Dan Gaylin is the President and Chief Executive Officer of NORC at the University of Chicago. Working closely with NORC’s Board of Trustees and senior leaders, he is responsible for all aspects of the organization’s strategic vision, daily operations, research agenda, and client offerings.
NORC is an objective, non-partisan, global research institute. With 2,600 employees, its primary offices are in Chicago and the Washington DC area, with multiple regional locations throughout the United States. The organization conducts approximately $225 million in research each year for government, nonprofit, and business clients in the United States and in over 50 countries around the world. NORC’s work touches on the full range of human experience including economics and the workforce, education and learning, international development, health and well-being, and society and public affairs. Founded in 1941, NORC has a long-standing reputation for scientific rigor and innovative leadership in advancing the methods, scope, and accessibility of modern research.
Gaylin, who brings 30 years of experience spanning government, private consulting, and not-for-profit research organizations, joined NORC in 2000. He is a nationally recognized expert in program evaluation, with a particular focus on health policy. A hallmark of his work has been leadership of many long-term, multimillion dollar projects that combine primary data collection and analysis, analysis of existing data, and the use of qualitative research methods to gather and distill complex information into recommendations for improving policy, programs, and practice. He led the development of the congressionally mandated evaluation of the Children’s Health Insurance Program and directed several major patient care demonstration evaluations for the Centers for Medicare & Medicaid Services.

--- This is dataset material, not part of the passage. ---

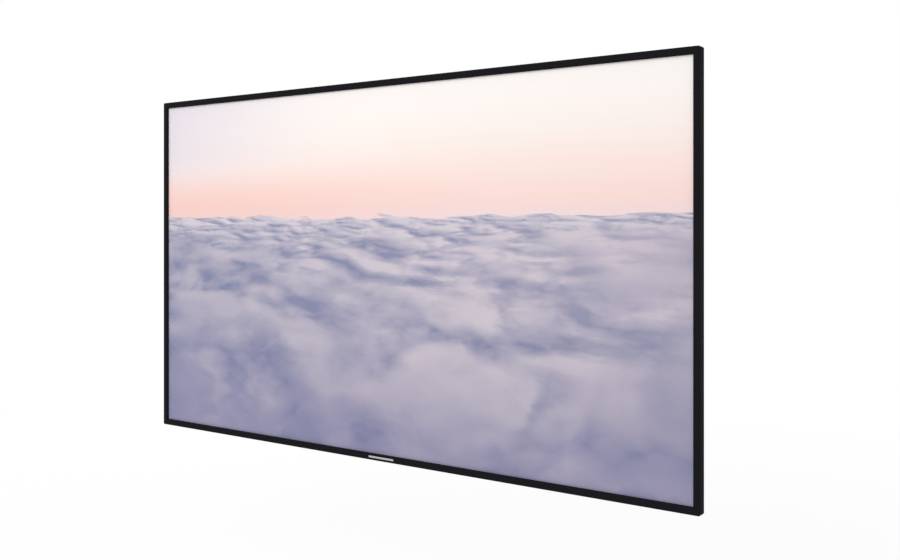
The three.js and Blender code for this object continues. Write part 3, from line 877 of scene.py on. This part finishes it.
# A bracket in its side's frame: the drilled plate on the wall, then a fold, the web, a fold and the lip.
def bracket_mesh(lip_end, plate_end, lip_front, wall, length):
    bracket = bmesh.new()
    plate_back = wall - BRACKET_THICKNESS / 2
    lip_back = lip_front + BRACKET_THICKNESS / 2
    plate_from = BRACKET_WEB_IN + BRACKET_BEND
    reach = (plate_end - plate_from) / 2
    turned = Matrix.Rotation(math.pi / 2, 4, "X")
    middle = Matrix.Translation((plate_from + reach, plate_back, 0))
    outline = middle @ turned @ Matrix.Diagonal((reach, length / 2, 1, 1))
    bmesh.ops.create_grid(bracket, x_segments=1, y_segments=1, size=1, matrix=outline)
    ends = [vert for vert in bracket.verts if vert.co.x > plate_from + reach]
    bmesh.ops.bevel(
        bracket, geom=ends, offset=BRACKET_CORNER, segments=5, profile=0.5, affect="VERTICES", material=-1
    )
    bmesh.ops.delete(bracket, geom=bracket.faces[:], context="FACES_ONLY")
    for end in (-1, 1):
        hole = Matrix.Translation((BRACKET_HOLE_IN, plate_back, end * BRACKET_HOLE_SPREAD / 2)) @ turned
        bmesh.ops.create_circle(bracket, segments=24, radius=BRACKET_HOLE_RADIUS, matrix=hole)
    bmesh.ops.triangle_fill(bracket, use_beauty=True, edges=bracket.edges[:])
    fold = [
        edge
        for edge in bracket.edges
        if all(abs(vert.co.x - plate_from) < SAME_POINT for vert in edge.verts)
    ]
    fold = fold_edges(bracket, fold, (plate_from, plate_back - BRACKET_BEND, 0), math.pi / 2)
    fold = pull_edges(bracket, fold, (0, lip_back - plate_back + 2 * BRACKET_BEND, 0))
    lip_from = BRACKET_WEB_IN - BRACKET_BEND
    fold = fold_edges(bracket, fold, (lip_from, lip_back + BRACKET_BEND, 0), -math.pi / 2)
    pull_edges(bracket, fold, (lip_end - lip_from, 0, 0))
    bmesh.ops.remove_doubles(bracket, verts=bracket.verts[:], dist=SAME_POINT)
    bmesh.ops.recalc_face_normals(bracket, faces=bracket.faces[:])
    return bracket


coat = powder_coat()
for name in BRACKETS:
    place = SIDES["top" if name.startswith("top") else "bottom"][0]
    ends = [place.inverted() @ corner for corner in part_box(name)]
    low = [min(pair) for pair in zip(*ends)]
    high = [max(pair) for pair in zip(*ends)]
    folded = bracket_mesh(low[0], high[0], low[1], high[1], high[2] - low[2])
    standing = place @ Matrix.Translation((0, 0, (low[2] + high[2]) / 2))
    bmesh.ops.transform(folded, matrix=standing, verts=folded.verts[:])
    bracket = add_piece(f"folded_{name}", folded, [coat])
    thick = bracket.modifiers.new("plate_thickness", "SOLIDIFY")
    thick.thickness = BRACKET_THICKNESS
    thick.offset = 0
    eased = bracket.modifiers.new("eased_edges", "BEVEL")
    eased.width = BRACKET_EDGE
    eased.segments = 2
    eased.limit_method = "ANGLE"
    eased.angle_limit = BRACKET_SHARP_ANGLE
    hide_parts(name)

# Badge: a thin blank strip of brushed satin aluminium with round ends.
# It is stuck on the face of the bottom rail, at the middle.
BADGE_PALE = (0.62, 0.62, 0.63, 1)
BADGE_DULL = (0.46, 0.46, 0.48, 1)
BADGE_BRUSHING = (30, 3000, 3000)


def brushed_badge():
    material, tree, shader, place = new_finish("brushed_badge", Metallic=1.0)
    lines = use_group(tree, drawn_lines, Place=place, Stretch=BADGE_BRUSHING)
    feed(tree, shader["Base Color"], tint(tree, lines["Lines"], BADGE_PALE, BADGE_DULL))
    feed(tree, shader["Roughness"], summed(tree, 0.28, (lines["Lines"], 0.2)))
    feed(tree, shader["Normal"], bump(tree, lines["Lines"], depth=0.00003, strength=0.6))
    return material


dress(["blank_badge"], brushed_badge())

# Studio: a pale floor below the hung frame, which fades to white with distance so that no horizon shows,
# a white surround, and two large soft lamps.
FLOOR_DROP = 0.45
FLOOR_REACH = 12.0
FLOOR_COLOUR = (0.95, 0.95, 0.95, 1)
FLOOR_WHITE = 0.9
FLOOR_FADE = (1.2, 4.5)
SURROUND_LIGHT = 0.6
LAMPS = {
    "key": {"place": (-0.9, -5.6, 3.2), "size": 4.0, "power": 162},
    "fill": {"place": (-3.6, 3.0, 2.0), "size": 3.0, "power": 90},
}


# The rays that see the studio as plain white: those from the camera, and those in gloss and glass.
def seen_directly(tree):
    rays = tree.nodes.new("ShaderNodeLightPath").outputs
    seen = calc(tree, "MAXIMUM", rays["Is Camera Ray"], rays["Is Glossy Ray"])
    return calc(tree, "MAXIMUM", seen, rays["Is Transmission Ray"])


def pale_floor():
    material, tree, shader, place = new_finish(
        "pale_floor", Base_Color=FLOOR_COLOUR, Roughness=0.9, Specular_IOR_Level=0.1
    )
    distance = tree.nodes.new("ShaderNodeVectorMath")
    distance.operation = "LENGTH"
    feed(tree, distance.inputs[0], place)
    white = spread(tree, distance.outputs["Value"], *FLOOR_FADE, FLOOR_WHITE, 1.0)
    glow = tree.nodes.new("ShaderNodeEmission")
    mix = tree.nodes.new("ShaderNodeMixShader")
    feed(tree, mix.inputs["Fac"], product(tree, seen_directly(tree), white))
    tree.links.new(tree.nodes["Principled BSDF"].outputs["BSDF"], mix.inputs[1])
    tree.links.new(glow.outputs["Emission"], mix.inputs[2])
    tree.links.new(mix.outputs["Shader"], tree.nodes["Material Output"].inputs["Surface"])
    return material


floor_mesh = bmesh.new()
level = Matrix.Translation((0, 0, cad_box[0].z - FLOOR_DROP))
bmesh.ops.create_grid(floor_mesh, x_segments=1, y_segments=1, size=FLOOR_REACH, matrix=level)
floor_data = bpy.data.meshes.new("floor")
floor_mesh.to_mesh(floor_data)
floor_mesh.free()
floor_data.materials.append(pale_floor())
floor = bpy.data.objects.new("floor", floor_data)
bpy.context.scene.collection.objects.link(floor)

surround = bpy.data.worlds.new("surround")
bpy.context.scene.world = surround
surround.use_nodes = True
surround_tree = surround.node_tree
background = surround_tree.nodes["Background"]
background.inputs["Color"].default_value = (1, 1, 1, 1)
to_white = (seen_directly(surround_tree), 1 - SURROUND_LIGHT)
feed(surround_tree, background.inputs["Strength"], summed(surround_tree, SURROUND_LIGHT, to_white))

for name, values in LAMPS.items():
    lamp = bpy.data.lights.new(name, "AREA")
    lamp.shape = "SQUARE"
    lamp.size = values["size"]
    lamp.energy = values["power"]
    holder = bpy.data.objects.new(name, lamp)
    holder.location = values["place"]
    holder.rotation_euler = (-holder.location).to_track_quat("-Z", "Y").to_euler()
    holder.visible_glossy = False
    bpy.context.scene.collection.objects.link(holder)

# Camera: level, to the right of the screen and looking to the left, with the lens moved down so that
# the uprights stay upright. The shift is given in pixels of the photograph.
CAMERA_TURN = math.radians(35.6)
CAMERA_BACK = 3.4539
CAMERA_RIGHT = 0.2252
CAMERA_HEIGHT = 0.1489
CAMERA_LENS = 40.79
SENSOR_WIDTH = 36
PHOTO_WIDTH = 900
SHIFT_DOWN = 53.495
ahead = Vector((-math.sin(CAMERA_TURN), math.cos(CAMERA_TURN), 0))
right = Vector((math.cos(CAMERA_TURN), math.sin(CAMERA_TURN), 0))
camera_data = bpy.data.cameras.new("camera")
camera_data.lens = CAMERA_LENS
camera_data.sensor_width = SENSOR_WIDTH
camera_data.shift_y = -SHIFT_DOWN / PHOTO_WIDTH
camera = bpy.data.objects.new("camera", camera_data)
camera.location = Vector((0, 0, CAMERA_HEIGHT)) - ahead * CAMERA_BACK + right * CAMERA_RIGHT
camera.rotation_euler = (math.pi / 2, 0, CAMERA_TURN)
bpy.context.scene.collection.objects.link(camera)
bpy.context.scene.camera = camera
bpy.context.scene.view_settings.view_transform = "Standard"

Prior to joining NORC, Gaylin served as a Senior Advisor for Research and Planning at the U.S. Department of Health and Human Services (HHS) Office of Health Policy, in which he managed a portfolio of research projects designed to inform Secretarial-level policy initiatives. In addition, he was co-chair of the Prescription Drug Task Force that developed detailed information on prescription drug utilization, costs, and access in a special report to the White House. He also chaired an HHS-wide workgroup consisting of all of the HHS Agency Directors who reported to the Secretary and Deputy Secretary on research coordination and planning within and across each of the HHS agencies.

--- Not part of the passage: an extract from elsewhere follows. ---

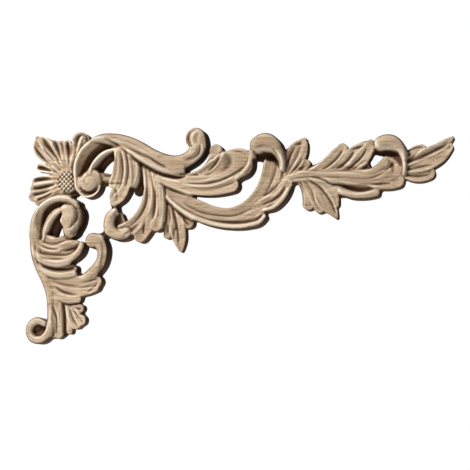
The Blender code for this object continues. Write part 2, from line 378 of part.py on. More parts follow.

Gaylin has published widely in leading peer-reviewed journals, including the New England Journal of Medicine, JAMA, and Health Affairs. Guided by a deep passion for the effective dissemination of research, Gaylin co-founded The AP-NORC Center for Public Affairs Research at NORC, an innovative partnership between NORC and The Associated Press (AP), one of the world’s largest media organizations. In that role, he was co-author of the Center’s first study, Civil Liberties and Security: 10 Years after 9/11.
Gaylin is a frequent speaker both nationally and internationally on issues related to effective use of data and information to inform decision-making, the democratization of data, data transparency, and data literacy. Central to these presentations is the importance of data quality and the imperative to keep the needs of people, communities, and civil society at the center of data collection and analysis in a rapidly growing and evolving digital world.
He holds an MPA in Health Policy and Quantitative Analysis from the Woodrow Wilson School of Public and International Affairs at Princeton University, with an undergraduate degree in Biological Basis of Behavior from the University of Pennsylvania.